▶ [Task prompt] From the line containing "screw = housing_screw()" through the line containing "bpy.context.scene.collection.objects.link(empty)", retype each line exactly; include both end lines and nothing beyond them.

[Lines of data]
---

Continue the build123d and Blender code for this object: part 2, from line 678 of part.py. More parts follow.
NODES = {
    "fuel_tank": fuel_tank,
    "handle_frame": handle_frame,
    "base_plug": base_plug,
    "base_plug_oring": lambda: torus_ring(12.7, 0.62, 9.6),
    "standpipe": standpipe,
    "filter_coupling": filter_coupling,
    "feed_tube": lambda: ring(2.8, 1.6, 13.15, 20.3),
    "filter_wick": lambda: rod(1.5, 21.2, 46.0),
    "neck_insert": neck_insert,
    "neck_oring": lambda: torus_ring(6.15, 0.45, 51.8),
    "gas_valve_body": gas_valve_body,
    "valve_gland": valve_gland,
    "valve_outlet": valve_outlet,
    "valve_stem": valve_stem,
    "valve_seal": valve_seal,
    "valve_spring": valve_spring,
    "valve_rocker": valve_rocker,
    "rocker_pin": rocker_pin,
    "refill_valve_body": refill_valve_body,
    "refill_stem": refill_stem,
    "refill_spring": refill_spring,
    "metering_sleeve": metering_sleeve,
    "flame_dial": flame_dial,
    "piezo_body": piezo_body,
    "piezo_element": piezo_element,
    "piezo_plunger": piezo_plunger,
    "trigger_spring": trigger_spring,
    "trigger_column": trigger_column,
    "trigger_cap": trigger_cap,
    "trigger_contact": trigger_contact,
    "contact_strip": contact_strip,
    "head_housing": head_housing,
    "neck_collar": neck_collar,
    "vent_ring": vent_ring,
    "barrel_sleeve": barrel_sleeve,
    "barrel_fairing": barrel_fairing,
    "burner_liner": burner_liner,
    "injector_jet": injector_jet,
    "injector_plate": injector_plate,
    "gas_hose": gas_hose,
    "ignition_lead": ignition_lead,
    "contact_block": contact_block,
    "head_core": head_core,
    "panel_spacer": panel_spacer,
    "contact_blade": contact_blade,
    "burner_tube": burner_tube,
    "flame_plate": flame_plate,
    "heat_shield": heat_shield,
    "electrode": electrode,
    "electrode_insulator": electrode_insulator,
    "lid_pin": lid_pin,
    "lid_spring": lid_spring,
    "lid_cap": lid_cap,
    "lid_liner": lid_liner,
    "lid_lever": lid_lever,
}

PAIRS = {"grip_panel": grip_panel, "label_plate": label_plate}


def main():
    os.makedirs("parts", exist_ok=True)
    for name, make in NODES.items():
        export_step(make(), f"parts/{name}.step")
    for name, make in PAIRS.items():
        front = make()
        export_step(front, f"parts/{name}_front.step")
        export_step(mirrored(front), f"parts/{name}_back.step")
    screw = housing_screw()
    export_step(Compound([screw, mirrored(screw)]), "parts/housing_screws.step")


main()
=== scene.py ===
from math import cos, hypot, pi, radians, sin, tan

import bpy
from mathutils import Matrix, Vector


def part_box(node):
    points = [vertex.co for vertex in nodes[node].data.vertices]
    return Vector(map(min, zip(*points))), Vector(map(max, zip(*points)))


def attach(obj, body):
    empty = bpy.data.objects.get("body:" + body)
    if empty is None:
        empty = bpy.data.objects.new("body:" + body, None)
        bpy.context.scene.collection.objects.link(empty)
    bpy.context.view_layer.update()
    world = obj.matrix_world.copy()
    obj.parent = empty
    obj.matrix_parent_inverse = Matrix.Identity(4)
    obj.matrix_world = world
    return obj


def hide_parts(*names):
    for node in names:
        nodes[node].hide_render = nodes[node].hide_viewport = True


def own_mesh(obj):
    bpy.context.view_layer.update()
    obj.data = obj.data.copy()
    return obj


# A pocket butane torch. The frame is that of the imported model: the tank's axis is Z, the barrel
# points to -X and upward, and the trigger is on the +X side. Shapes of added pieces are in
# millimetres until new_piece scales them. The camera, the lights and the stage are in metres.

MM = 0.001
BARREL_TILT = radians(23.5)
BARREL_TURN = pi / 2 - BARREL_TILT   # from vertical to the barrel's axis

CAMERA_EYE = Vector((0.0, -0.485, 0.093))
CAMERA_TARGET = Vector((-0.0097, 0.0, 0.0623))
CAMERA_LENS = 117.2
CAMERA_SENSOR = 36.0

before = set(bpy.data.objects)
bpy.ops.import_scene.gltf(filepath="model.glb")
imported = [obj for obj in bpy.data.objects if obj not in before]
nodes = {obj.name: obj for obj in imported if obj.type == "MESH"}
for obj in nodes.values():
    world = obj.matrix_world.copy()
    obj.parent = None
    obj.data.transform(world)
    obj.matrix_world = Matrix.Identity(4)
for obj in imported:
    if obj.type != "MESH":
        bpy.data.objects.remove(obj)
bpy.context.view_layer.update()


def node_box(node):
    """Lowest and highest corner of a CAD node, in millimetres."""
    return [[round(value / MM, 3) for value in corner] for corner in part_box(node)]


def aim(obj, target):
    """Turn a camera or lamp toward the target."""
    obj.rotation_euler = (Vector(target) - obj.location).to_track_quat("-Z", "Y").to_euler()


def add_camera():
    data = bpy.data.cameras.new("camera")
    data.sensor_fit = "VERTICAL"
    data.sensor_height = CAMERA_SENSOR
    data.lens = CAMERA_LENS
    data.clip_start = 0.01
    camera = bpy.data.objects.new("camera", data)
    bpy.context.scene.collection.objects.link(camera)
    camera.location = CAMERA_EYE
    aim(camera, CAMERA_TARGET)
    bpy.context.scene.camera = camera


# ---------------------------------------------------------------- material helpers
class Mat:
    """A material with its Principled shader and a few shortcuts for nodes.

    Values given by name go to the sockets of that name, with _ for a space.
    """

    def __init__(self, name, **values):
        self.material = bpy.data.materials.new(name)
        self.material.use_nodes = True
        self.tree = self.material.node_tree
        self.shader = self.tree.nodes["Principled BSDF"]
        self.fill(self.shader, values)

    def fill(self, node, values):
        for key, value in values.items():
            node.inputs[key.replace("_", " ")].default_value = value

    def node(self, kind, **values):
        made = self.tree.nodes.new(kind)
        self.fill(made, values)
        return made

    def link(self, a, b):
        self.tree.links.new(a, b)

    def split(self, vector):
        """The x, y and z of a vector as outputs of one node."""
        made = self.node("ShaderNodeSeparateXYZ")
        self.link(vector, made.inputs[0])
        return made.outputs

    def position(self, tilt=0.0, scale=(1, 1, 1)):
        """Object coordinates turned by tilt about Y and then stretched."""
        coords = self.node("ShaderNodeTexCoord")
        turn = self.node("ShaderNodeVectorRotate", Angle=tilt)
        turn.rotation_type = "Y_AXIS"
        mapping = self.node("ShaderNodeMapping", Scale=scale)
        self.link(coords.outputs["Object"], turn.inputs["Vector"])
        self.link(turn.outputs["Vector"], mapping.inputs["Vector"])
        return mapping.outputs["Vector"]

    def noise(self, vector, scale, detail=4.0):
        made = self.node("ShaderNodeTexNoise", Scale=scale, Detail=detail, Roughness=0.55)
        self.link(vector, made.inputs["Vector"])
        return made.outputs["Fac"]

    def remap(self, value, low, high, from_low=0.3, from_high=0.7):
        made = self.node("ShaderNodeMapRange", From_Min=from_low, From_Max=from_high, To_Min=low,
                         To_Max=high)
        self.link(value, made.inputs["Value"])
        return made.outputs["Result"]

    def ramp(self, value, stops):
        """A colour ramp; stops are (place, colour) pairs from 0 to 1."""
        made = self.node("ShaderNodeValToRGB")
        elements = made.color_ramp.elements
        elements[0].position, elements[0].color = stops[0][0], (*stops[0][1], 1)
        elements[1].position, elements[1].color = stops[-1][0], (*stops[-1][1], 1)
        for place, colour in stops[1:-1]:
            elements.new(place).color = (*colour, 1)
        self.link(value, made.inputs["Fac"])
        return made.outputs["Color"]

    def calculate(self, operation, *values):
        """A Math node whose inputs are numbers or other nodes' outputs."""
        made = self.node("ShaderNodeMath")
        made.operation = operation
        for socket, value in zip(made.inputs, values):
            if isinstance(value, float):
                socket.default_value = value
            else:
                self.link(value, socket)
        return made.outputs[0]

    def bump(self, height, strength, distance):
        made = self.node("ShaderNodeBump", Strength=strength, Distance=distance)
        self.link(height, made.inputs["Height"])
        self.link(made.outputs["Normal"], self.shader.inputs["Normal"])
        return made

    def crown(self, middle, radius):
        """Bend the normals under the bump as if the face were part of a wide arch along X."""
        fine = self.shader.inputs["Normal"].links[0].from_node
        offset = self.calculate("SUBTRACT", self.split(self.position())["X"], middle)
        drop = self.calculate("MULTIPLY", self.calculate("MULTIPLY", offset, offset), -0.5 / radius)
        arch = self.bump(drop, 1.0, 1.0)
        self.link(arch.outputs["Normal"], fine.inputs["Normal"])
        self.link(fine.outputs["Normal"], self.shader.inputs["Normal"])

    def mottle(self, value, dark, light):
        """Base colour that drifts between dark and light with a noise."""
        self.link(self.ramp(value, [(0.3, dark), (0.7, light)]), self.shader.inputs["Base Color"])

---

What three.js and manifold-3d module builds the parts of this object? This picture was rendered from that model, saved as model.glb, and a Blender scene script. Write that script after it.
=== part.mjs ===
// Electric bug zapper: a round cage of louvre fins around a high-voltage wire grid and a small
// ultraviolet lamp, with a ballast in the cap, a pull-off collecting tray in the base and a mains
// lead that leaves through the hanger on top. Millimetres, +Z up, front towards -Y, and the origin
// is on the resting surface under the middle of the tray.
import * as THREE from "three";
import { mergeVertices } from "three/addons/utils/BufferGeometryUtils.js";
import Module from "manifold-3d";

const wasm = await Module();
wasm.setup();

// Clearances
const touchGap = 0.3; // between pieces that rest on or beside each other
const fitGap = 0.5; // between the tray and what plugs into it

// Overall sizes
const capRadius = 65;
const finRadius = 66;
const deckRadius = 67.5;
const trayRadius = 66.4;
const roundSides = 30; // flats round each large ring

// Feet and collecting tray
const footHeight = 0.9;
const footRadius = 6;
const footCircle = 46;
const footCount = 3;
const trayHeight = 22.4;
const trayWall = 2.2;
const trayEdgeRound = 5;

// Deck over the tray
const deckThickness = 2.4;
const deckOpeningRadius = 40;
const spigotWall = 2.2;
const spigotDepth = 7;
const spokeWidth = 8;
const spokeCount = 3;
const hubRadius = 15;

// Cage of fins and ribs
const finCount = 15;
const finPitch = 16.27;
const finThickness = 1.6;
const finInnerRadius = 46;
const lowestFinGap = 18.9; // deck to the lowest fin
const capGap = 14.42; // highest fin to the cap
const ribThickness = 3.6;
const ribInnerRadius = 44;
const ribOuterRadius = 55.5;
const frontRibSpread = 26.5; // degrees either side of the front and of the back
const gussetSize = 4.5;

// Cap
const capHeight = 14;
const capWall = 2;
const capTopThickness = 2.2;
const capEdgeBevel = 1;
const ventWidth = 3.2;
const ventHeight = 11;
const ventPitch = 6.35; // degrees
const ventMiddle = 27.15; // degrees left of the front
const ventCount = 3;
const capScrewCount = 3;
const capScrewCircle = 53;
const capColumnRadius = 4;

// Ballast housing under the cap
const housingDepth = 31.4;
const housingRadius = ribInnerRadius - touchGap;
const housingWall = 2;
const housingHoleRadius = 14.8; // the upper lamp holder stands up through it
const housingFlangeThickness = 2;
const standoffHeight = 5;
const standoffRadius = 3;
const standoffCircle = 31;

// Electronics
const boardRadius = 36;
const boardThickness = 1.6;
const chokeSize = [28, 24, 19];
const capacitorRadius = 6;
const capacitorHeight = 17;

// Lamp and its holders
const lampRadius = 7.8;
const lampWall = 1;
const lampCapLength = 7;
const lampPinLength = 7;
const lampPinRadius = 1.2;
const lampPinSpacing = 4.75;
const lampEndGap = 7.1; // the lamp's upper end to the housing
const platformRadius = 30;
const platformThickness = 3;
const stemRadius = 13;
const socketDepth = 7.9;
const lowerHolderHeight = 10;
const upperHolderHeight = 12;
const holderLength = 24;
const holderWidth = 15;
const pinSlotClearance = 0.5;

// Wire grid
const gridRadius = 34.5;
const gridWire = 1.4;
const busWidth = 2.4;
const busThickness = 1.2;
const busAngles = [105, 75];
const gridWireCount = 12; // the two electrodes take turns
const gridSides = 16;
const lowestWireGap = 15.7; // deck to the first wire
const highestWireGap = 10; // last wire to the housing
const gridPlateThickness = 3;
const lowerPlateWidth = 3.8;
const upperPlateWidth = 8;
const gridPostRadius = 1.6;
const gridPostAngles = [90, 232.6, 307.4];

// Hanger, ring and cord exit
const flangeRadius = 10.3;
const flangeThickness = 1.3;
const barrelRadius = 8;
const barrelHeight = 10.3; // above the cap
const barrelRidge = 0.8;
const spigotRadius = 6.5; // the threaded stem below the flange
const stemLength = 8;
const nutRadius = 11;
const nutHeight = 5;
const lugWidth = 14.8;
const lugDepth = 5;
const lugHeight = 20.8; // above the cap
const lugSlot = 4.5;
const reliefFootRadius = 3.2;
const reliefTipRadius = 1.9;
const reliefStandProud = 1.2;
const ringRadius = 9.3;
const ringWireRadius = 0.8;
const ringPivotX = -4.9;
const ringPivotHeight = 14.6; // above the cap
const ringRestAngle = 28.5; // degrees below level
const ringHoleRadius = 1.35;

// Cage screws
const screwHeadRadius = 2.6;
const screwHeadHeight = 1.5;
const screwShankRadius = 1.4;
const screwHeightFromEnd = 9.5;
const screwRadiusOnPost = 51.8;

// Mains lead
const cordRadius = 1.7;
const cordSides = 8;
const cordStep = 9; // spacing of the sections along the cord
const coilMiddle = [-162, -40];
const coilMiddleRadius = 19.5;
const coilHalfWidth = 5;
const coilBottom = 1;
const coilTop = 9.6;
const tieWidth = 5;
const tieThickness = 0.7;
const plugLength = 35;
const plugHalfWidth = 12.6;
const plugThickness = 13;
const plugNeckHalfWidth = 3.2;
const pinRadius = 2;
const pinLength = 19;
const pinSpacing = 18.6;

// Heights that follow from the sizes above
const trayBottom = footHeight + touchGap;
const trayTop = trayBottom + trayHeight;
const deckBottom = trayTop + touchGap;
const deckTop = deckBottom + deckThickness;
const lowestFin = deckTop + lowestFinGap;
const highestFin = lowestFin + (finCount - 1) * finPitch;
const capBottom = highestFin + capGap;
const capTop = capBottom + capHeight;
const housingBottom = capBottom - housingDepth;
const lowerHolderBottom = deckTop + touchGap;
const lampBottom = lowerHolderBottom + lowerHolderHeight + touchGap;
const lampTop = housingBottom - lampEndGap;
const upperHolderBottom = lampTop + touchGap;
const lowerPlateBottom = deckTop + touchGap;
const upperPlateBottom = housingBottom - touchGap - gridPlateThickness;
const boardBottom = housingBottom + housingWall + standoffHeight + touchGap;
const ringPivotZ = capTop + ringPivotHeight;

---

▶ [Solution for this problem]
    screw = housing_screw()
    export_step(Compound([screw, mirrored(screw)]), "parts/housing_screws.step")


main()
=== scene.py ===
from math import cos, hypot, pi, radians, sin, tan

import bpy
from mathutils import Matrix, Vector


def part_box(node):
    points = [vertex.co for vertex in nodes[node].data.vertices]
    return Vector(map(min, zip(*points))), Vector(map(max, zip(*points)))


def attach(obj, body):
    empty = bpy.data.objects.get("body:" + body)
    if empty is None:
        empty = bpy.data.objects.new("body:" + body, None)
        bpy.context.scene.collection.objects.link(empty)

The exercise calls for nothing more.